築城年代は定かではない。文明10年(1478年)に太田道灌に攻められて鉢形城を逃れた長尾景春が一時この日尾城に籠もったとも伝えられる。
永禄年間(1558年〜1570年)には鉢形城の支城として諏訪部定勝の居城となり、永禄12年(1569年)武田信玄の部将山県昌景の攻撃を防いだが、このとき定勝は泥酔しており、奥方が替わって陣頭指揮を執ったとの伝承もある。

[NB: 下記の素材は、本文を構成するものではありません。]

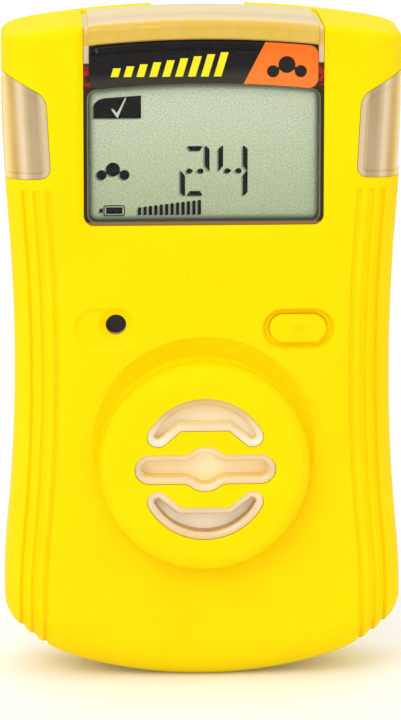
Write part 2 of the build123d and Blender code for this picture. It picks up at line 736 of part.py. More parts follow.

『寛政重修諸家譜』によれば、定勝は天正16年12月17日に53歳で没し、定勝の子定吉が継いでいる。この諏訪部定吉は小田原落城後も北条氏直に仕えて高野山へ出向き、氏直没後に大坂の陣を経て徳川家に仕えている。
日尾城は観音院の奥にある牛首峠の東側山頂に築かれている。
天然の要害で牛首峠の部分は堀切のような天然の切り通しになっている。この東側に主郭があり、峠の西側にも土塁の付いた曲輪が一つ存在している。
西の出丸は細尾根の先に西側を土塁として残した曲輪が一つあり、その周辺は崖地形で天然の要害となっている。
主郭は峠の東側にあり、西に開いた谷間を囲むように北と南にそれぞれ曲輪がある。現在日尾城の石碑が建っているのが北側の八幡曲輪で、北に土塁が残り、東に腰曲輪、北尾根を堀切で遮断し、堀切の先の尾根にも曲輪を連ねている。谷の南側は西に張り出した大きな曲輪と東の崖に面した物見台とされる曲輪がある。いずれにしても周辺は崖地形で天然の要害となっている。
観音院から観音山方向を経由して牛首峠を回って谷筋を巡る周遊ルートが整備されている。今回はこのルートを逆走する形で牛首峠で日尾城へ行き、観音院へ下山している。